January natural gas futures were down 17.8 cents to $3.946/MMBtu shortly before 9 a.m. ET Friday, with prices dipping below the $4 mark as forecasters pointed to patterns showing milder temperatures sticking around in the East into late December.

The latest forecasts showed mild conditions leading to below-average gas-weighted degree days (GWDD) through the end of the month, according to Bespoke Weather Services

“Overnight weather model guidance trended significantly more bearish, as all weather model runs showed ridging able to build across the East in the long-range that would prevent GWDDs from rising back to season averages into the end of December,” Bespoke said. There was a “large spread across models” in the latest runs, with the American guidance coming in the coldest as the European “showed even more pronounced warmth with sustained ridging that only looks to begin to be disrupted into early January.”

While bears appear to be in control for now, the first signs of sustained cold would likely send prices spiking, according to the forecaster.

“Warmth dominating through the month should allow balances to stay loose and will ease the majority of storage concerns, which could even make prices around $4 appear overvalued if warmth can win out into the first third of January as well,” Bespoke said. “However, it would be premature of this market to price out any colder risks in January.”

In its latest 11-15 day outlook Friday, Radiant Solutions said forecasts for the period have varied over the past few days, with models diverging on their “upstream projections over the northern Pacific.”
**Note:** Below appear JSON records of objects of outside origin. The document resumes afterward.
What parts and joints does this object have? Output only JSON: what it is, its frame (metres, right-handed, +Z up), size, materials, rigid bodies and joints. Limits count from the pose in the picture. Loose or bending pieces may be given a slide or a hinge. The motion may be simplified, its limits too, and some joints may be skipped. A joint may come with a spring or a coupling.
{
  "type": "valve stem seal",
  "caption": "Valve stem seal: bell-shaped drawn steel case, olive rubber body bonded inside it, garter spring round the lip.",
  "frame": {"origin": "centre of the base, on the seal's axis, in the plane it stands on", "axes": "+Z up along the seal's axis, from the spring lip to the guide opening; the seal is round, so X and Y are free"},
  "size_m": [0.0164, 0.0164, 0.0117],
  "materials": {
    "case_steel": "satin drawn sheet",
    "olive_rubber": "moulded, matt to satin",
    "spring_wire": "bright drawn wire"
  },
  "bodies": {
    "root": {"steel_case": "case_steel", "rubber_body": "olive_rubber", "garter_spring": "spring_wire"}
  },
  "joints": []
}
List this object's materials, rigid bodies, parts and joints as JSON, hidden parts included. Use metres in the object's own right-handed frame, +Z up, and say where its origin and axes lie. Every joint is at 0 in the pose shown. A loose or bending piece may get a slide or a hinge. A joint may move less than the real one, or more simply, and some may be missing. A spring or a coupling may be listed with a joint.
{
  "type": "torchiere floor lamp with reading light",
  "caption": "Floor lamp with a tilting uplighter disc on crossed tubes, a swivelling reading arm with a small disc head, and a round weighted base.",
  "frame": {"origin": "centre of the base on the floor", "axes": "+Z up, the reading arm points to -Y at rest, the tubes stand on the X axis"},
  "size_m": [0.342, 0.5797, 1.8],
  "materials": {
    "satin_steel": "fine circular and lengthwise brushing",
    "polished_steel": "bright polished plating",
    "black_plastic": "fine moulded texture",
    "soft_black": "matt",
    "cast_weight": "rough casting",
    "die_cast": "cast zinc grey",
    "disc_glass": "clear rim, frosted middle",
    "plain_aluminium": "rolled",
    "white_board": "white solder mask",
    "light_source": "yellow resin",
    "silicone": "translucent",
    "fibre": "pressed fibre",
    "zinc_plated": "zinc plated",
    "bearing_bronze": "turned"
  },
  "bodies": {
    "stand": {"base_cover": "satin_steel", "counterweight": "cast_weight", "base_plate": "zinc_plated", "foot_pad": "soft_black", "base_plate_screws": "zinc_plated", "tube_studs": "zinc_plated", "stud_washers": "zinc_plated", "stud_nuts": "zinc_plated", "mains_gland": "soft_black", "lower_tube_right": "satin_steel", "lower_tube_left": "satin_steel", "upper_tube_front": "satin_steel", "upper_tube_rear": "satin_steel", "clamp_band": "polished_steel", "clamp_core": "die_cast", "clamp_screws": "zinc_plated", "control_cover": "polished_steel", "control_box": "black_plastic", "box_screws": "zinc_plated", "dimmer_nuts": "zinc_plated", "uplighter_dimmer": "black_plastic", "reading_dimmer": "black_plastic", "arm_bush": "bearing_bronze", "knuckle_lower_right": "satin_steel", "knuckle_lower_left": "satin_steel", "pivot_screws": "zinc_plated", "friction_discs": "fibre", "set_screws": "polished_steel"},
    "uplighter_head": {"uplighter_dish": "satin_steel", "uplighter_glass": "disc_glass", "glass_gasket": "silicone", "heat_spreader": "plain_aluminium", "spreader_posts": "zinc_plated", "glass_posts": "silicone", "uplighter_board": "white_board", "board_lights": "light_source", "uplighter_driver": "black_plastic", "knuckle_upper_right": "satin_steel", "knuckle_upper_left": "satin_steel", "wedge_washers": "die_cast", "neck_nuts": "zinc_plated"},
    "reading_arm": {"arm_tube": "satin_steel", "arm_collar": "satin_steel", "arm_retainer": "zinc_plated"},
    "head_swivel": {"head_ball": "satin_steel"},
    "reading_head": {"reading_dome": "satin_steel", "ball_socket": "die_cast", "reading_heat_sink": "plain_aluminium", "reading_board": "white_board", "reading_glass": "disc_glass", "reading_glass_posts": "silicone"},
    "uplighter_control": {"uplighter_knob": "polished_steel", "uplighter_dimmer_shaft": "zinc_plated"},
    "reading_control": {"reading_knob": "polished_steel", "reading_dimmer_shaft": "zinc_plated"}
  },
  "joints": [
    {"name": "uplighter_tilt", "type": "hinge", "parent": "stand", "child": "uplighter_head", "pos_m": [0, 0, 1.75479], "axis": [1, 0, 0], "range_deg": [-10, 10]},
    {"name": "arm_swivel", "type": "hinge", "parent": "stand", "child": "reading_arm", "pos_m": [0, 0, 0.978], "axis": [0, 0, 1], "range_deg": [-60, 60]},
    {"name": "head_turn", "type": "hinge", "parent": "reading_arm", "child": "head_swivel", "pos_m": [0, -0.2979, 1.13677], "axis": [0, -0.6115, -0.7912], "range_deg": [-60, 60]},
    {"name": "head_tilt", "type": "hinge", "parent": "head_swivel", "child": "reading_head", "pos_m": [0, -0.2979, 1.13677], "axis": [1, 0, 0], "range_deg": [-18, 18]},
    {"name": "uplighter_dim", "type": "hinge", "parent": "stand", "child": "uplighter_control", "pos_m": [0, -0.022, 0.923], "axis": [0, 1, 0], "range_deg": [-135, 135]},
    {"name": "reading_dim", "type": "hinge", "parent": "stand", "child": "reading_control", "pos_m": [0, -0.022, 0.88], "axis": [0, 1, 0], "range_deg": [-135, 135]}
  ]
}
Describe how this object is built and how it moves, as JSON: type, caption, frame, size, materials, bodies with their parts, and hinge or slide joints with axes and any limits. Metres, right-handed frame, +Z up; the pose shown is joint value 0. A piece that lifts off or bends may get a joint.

American guidance has “most consistently built ridging through Alaska and a downstream colder response in the eastern half,” Radiant said. “The European model, on the other hand, has slowed this near Alaska ridge build and is significantly warmer” than its American counterpart.

“Knowing model struggles in their handling of the tropical” Madden-Julian oscillation (MJO) “forcing earlier this season, our approach is to provide a standard MJO phase 5-6 response with a warmer than normal national pattern. Confidence is very low, however.”

Meanwhile, the Energy Information Administration (EIA) on Thursday printed a slightly smaller-than-expected draw of 77 Bcf, which was just a touch lighter than the five-year average withdrawal of 79 Bcf but sharply ahead of last year’s 59 Bcf pull. Total working gas in storage fell to 2,914 Bcf, 722 Bcf below last year and 723 Bcf below the five-year average.

“Compared to degree days and normal seasonality the 77 Bcf withdrawal is about 5.3 Bcf/d loose versus the five-year average,” Genscape Inc. analyst Margaret Jones told clients Friday. “Total power generation was up around 7 average GWh versus last week. Nuclear and renewable generation was down 3 average GWh as wind fell off 4 average GWh week/week (w/w) and hydro was up around 1 average GWh.

“Coal was up around 3 average GWh, and gas was up 7 average GWh w/w for an estimated 1.3 Bcf/d more gas burn w/w.”

January crude oil was trading 17 cents lower at $52.41/bbl shortly before 9 a.m. ET, while January RBOB gasoline was down about 1.4 cents at $1.4645/gal.